Rap segera menyalip rock sebagai musik remaja paling populer di AS dan rima rap gangsta akan menarik kemarahan yang lebih besar. Pada tahun 1989, NWA dan 2 Live Crew menimbulkan kontroversi besar – NWA karena rima yang, antara lain, merayakan penembakan petugas LAPD, dan 2 Live Crew karena konten seksual eksplisit di album mereka As Nasty As They Wanna Be. Setelah hakim federal memutuskan album tersebut cabul – sebuah putusan yang belum pernah terjadi sebelumnya untuk rekaman musik AS – negara-negara bagian di Bible Belt mulai menuntut toko-toko yang menjual album tersebut, dan yang menjadi tuan rumah pertunjukan mereka. Pengadilan banding AS akhirnya membatalkan putusan cabul tersebut, tetapi pada saat itu kontroversi tersebut telah membantu kedua label tersebut menjual jutaan album – meskipun berbagai pertempuran hukum akan memecah belah kedua kelompok tersebut.
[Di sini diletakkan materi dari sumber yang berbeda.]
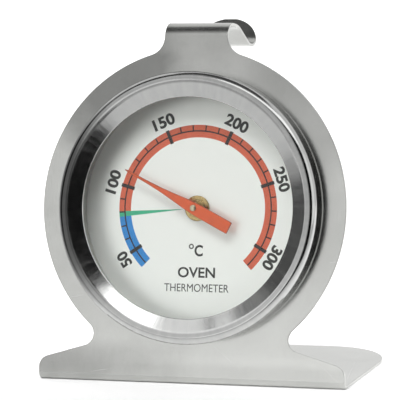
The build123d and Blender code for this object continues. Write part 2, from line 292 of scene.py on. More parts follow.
# ---------------------------------------------------------------------------
# Stand: the bent middle line (y, v), measured along its length
# ---------------------------------------------------------------------------
lean = math.acos(max(-1.0, min(1.0, float(BACK[1]))))
cl, sl = math.cos(lean), math.sin(lean)
HALF = 0.3
FOOT_UNDER, FOOT_LEN, FOOT_HALF, FOOT_CORNER = -33.1, 36.75, 30.3, 12.9
NECK = 6.24
foot_mid = FOOT_UNDER * cl + HALF
crease = math.radians(3.5)
crease_pt = (HALF, -28.4)
drop = (crease_pt[1] * cl - HALF * sl - foot_mid) / math.cos(lean - crease)
bend_pt = (HALF + drop * math.sin(crease), crease_pt[1] - drop * math.cos(crease))
rear_pt = (FOOT_LEN * cl - HALF * sl, FOOT_UNDER + FOOT_LEN * sl + HALF * cl)
crest_v = 34.55
knee_pt = (6.14, crest_v)
u_pt = (15.93, crest_v - math.tan(math.radians(23.4)) * (15.93 - 6.14))
tip_pt = (u_pt[0] + 7.7 * math.cos(math.radians(57.0)), u_pt[1] + 7.7 * math.sin(math.radians(57.0)))
MID = [rear_pt, bend_pt, crease_pt, (HALF, crest_v), knee_pt, u_pt, tip_pt]
MID_R = [0, 1.0, 45.0, 2.7, 8.2, 4.6, 0]

segs = []  # ("line", s0, s1, p, u) or ("arc", s0, s1, centre, r, t0, turn)
s_at, here = 0.0, np.array(MID[0])
for i in range(1, len(MID)):
    p = np.array(MID[i])
    u = (p - here) / np.linalg.norm(p - here)
    if i == len(MID) - 1:
        ln = float(np.linalg.norm(p - here))
        segs.append(("line", s_at, s_at + ln, here, u))
        s_at += ln
        break
    w = np.array(MID[i + 1]) - p
    w /= np.linalg.norm(w)
    turn = math.atan2(u[0] * w[1] - u[1] * w[0], float(u @ w))
    cut = MID_R[i] * math.tan(abs(turn) / 2)
    a = p - u * cut
    ln = float(np.linalg.norm(a - here))
    segs.append(("line", s_at, s_at + ln, here, u))
    s_at += ln
    sg = 1.0 if turn > 0 else -1.0
    c = a + np.array([-u[1], u[0]]) * MID_R[i] * sg
    segs.append(("arc", s_at, s_at + MID_R[i] * abs(turn), c, MID_R[i], math.atan2(a[1] - c[1], a[0] - c[0]), turn))
    s_at += MID_R[i] * abs(turn)
    here = p + w * cut
S_SHIFT = segs[4][1] - segs[4][3][1]  # s minus v on the flat plate
segs = [(g[0], g[1] - S_SHIFT, g[2] - S_SHIFT) + tuple(g[3:]) for g in segs]
S_REAR, S_TIP = segs[0][1], segs[-1][2]


def mid_line(s):
    """(y, v) and tangent of the middle line at the lengths s."""
    s = np.asarray(s, float)
    y, v = np.zeros_like(s), np.zeros_like(s)
    ty, tv = np.zeros_like(s), np.zeros_like(s)
    for n, g in enumerate(segs):
        m = (s <= g[2]) if n == 0 else ((s > g[1]) if n == len(segs) - 1 else ((s > g[1]) & (s <= g[2])))
        if g[0] == "line":
            y[m] = g[3][0] + (s[m] - g[1]) * g[4][0]
            v[m] = g[3][1] + (s[m] - g[1]) * g[4][1]
            ty[m], tv[m] = g[4]
        else:
            t = g[5] + g[6] * (s[m] - g[1]) / (g[2] - g[1])
            y[m] = g[3][0] + g[4] * np.cos(t)
            v[m] = g[3][1] + g[4] * np.sin(t)
            sg = 1.0 if g[6] > 0 else -1.0
            ty[m], tv[m] = -np.sin(t) * sg, np.cos(t) * sg
    return y, v, ty, tv


def stand_surface(x, s, h, n=None):
    y, v, ty, tv = mid_line(s)
    if n is None:
        return np.stack([x, y - tv * h, v + ty * h], 1)
    return np.stack([n[:, 0], n[:, 1] * ty - n[:, 2] * tv, n[:, 1] * tv + n[:, 2] * ty], 1)


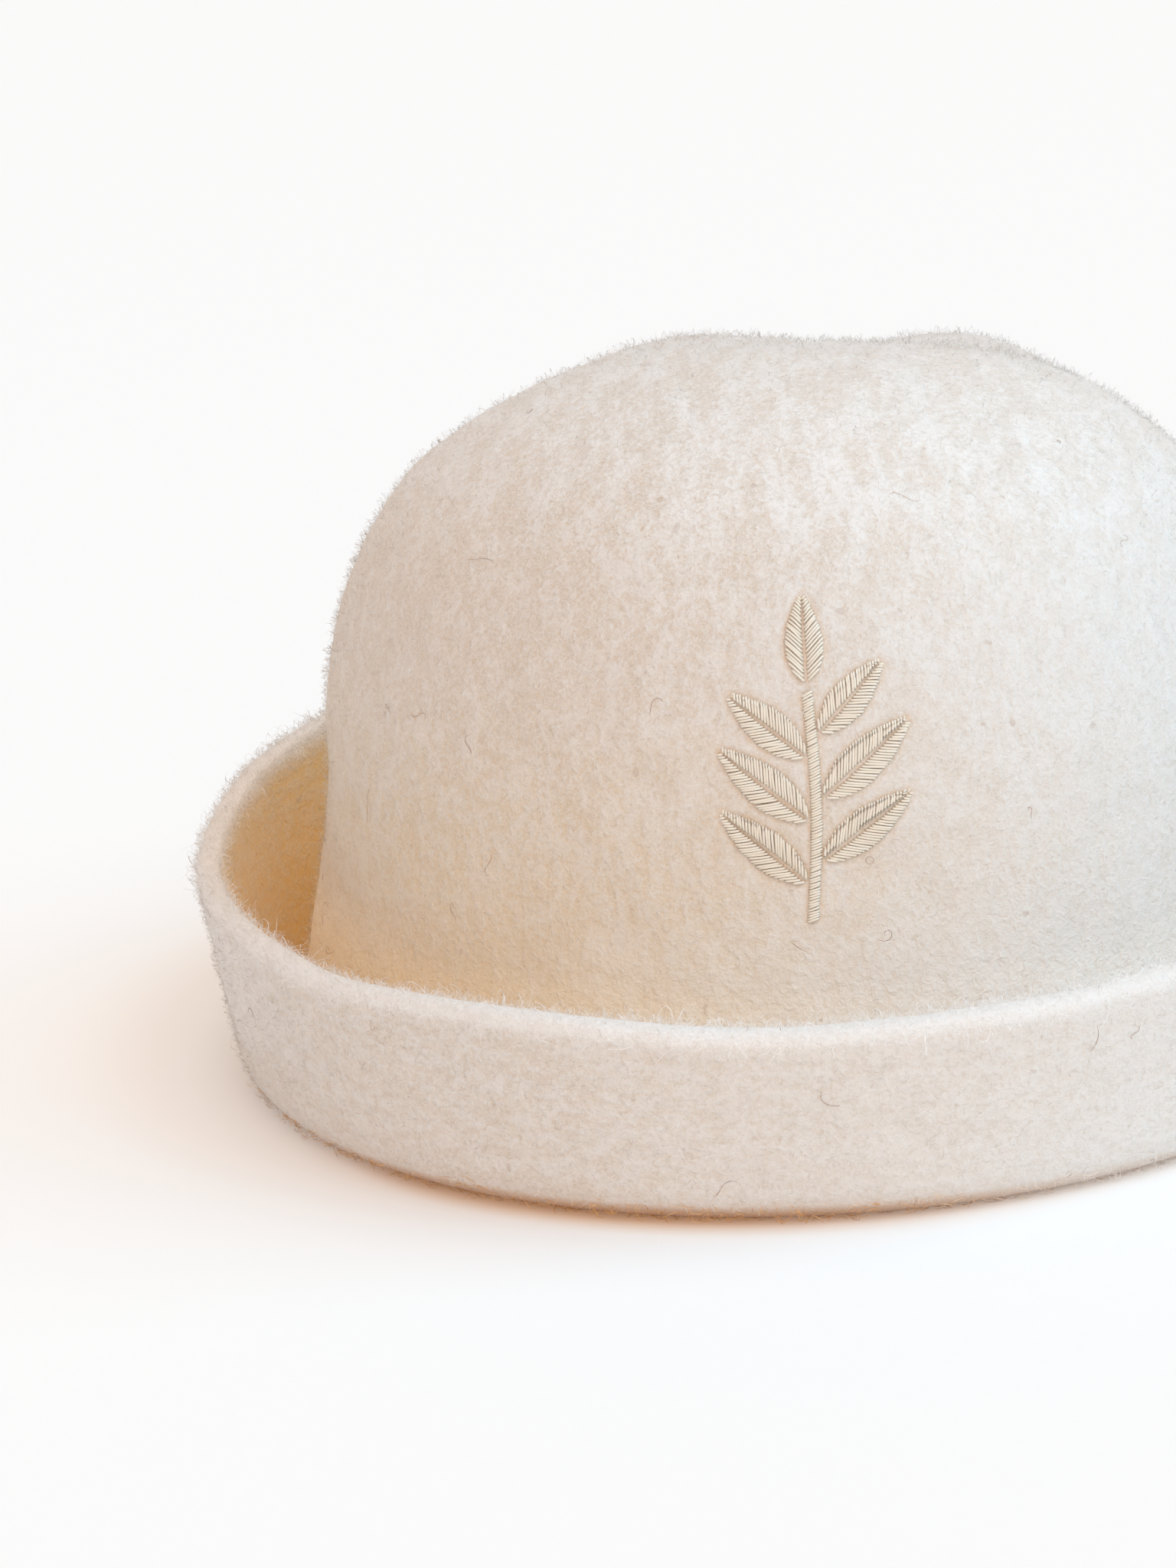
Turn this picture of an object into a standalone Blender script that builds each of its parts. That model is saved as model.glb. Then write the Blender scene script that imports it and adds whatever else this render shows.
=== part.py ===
"""A felt sauna hat: a tall bowler crown whose lower edge is turned up into a flaring brim.

Metres, +Z up. The front of the hat faces -Y and its left side, as a viewer sees it, is -X.
The hat stands at Z = 0 on the fold between crown and brim. The crown, the fold and the brim
are one piece of moulded wool felt. A sprig of leaves in satin stitch sits on the crown's front.
"""

import math
from typing import NamedTuple

import bmesh
import bpy
from mathutils import Vector

# Felt
FELT = 0.0030  # thickness
CUT_EDGE_ROUNDING = 0.0009  # on both corners of the rim's cut edge

# Crown, measured on its outside
CROWN_HALF_WIDTH = 0.0895  # at the shoulder
OVAL = 0.0072  # by how much the half length, front to back, exceeds the half width
HAT_HEIGHT = 0.1322
SHOULDER_HEIGHT = 0.0580  # the wall ends and the dome begins
DOME_POWER = 2.35  # 2 makes an ellipse, more a squarer dome
WALL_SPLAY = 0.0098  # by how much the wall is wider at the floor than at the shoulder
SPLAY_POWER = 1.4  # 1 makes a straight wall, more one that curves out towards the floor

# Fold and brim, measured on the middle of the felt
FOOT_WIDTH = 0.0030  # flat ring that the hat rests on
WALL_FOLD_RADIUS = 0.0032
BRIM_FOLD_RADIUS = 0.0050
BRIM_FLARE = 0.145  # outward run of the brim for each unit of height
RIM_HEIGHT = 0.0440  # mean height of the rim above the floor
LEVEL_WITHIN = 1e-6  # the fold lies flat where its height is within this of its lowest

# Steps of the faceted surface
STEPS_AROUND = 72
STEPS_DOME = 11
STEPS_WALL = 5
STEPS_FOLD = 4
STEPS_BRIM = 4


class Wave(NamedTuple):
    """A regular rise and fall of the rim."""

    count: int  # crests round the hat
    height: float
    crest: float  # where one crest is, in degrees from +X towards +Y


RIM_WAVES = (
    Wave(count=1, height=0.0088, crest=92.0),
    Wave(count=2, height=0.0008, crest=-45.0),
    Wave(count=3, height=0.0008, crest=0.0),
    Wave(count=5, height=0.0004, crest=10.0),
)


class Dent(NamedTuple):
    """A soft hollow, or with a negative depth a soft swelling, in the felt."""

    x: float
    y: float
    z: float
    depth: float
    spread: float  # distance from the centre at which it has all but ended


DENTS = (
    Dent(x=0.012, y=-0.010, z=0.132, depth=0.0016, spread=0.036),
    Dent(x=-0.090, y=0.012, z=0.082, depth=0.0010, spread=0.045),
    Dent(x=0.078, y=-0.048, z=0.070, depth=0.0012, spread=0.050),
    Dent(x=-0.045, y=0.082, z=0.075, depth=0.0014, spread=0.055),
    Dent(x=0.050, y=0.070, z=0.100, depth=-0.0010, spread=0.045),
    Dent(x=-0.040, y=-0.115, z=0.025, depth=-0.0008, spread=0.040),
    Dent(x=0.100, y=0.060, z=0.030, depth=0.0012, spread=0.045),
)

HELD_HEIGHT = 0.007  # up to here no dent reaches
FREE_HEIGHT = 0.020  # over this height above it the dents grow to their full depth

# Satin-stitched sprig, in a plane seen from the front: x across, z up
THREAD_GAP = 0.0003  # between the felt and the underside of a stitched field
THREAD_THICKNESS = 0.0007
FIELD_EDGE = 0.35  # thickness at a field's edges as a share of the full thickness
SPRIG_X = 0.0020
SPRIG_FOOT_Z = 0.0465
STEM_LENGTH = 0.0370
STEM_HALF_WIDTH = 0.0010
STEM_SWAY = 0.0010  # by how much the stem bows to one side
STEM_STEPS = 8
LEAF_STEPS = 6
FIELD_STEPS_ACROSS = 3
LEAF_STAND_OFF = 0.0019  # from the stem's middle to the base of a leaf
LEAF_TIP_SHARE = 0.12  # blunt end of a leaf as a share of its half width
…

“Saya menganggap semua ini merendahkan dan bodoh,” kata Cooper. “Dan menempelkan stiker Parental Advisory pada album-album itu jelas menjadi bumerang karena album-album itu menjadi yang ingin dibeli anak-anak.”
Meskipun PMRC resmi bubar pada pertengahan 1990-an, warisannya dapat dilihat pada stiker Parental Advisory yang masih digunakan di banyak album AS. Di era internet di mana segala sesuatu, betapa pun menyinggungnya, dapat diakses hanya dengan sekali klik, upaya komite untuk menyensor musik populer kini terasa kuno. Namun, masih ada gaung perjuangan mereka saat ini dalam upaya menyensor komedian seperti Jimmy Kimmel atas komentarnya tentang pembunuhan aktivis konservatif Charlie Kirk.
“Kita berada di masa-masa berbahaya di seluruh dunia,” kata Halford. “Saya telah hidup cukup lama untuk menyaksikan sejarah terulang kembali.”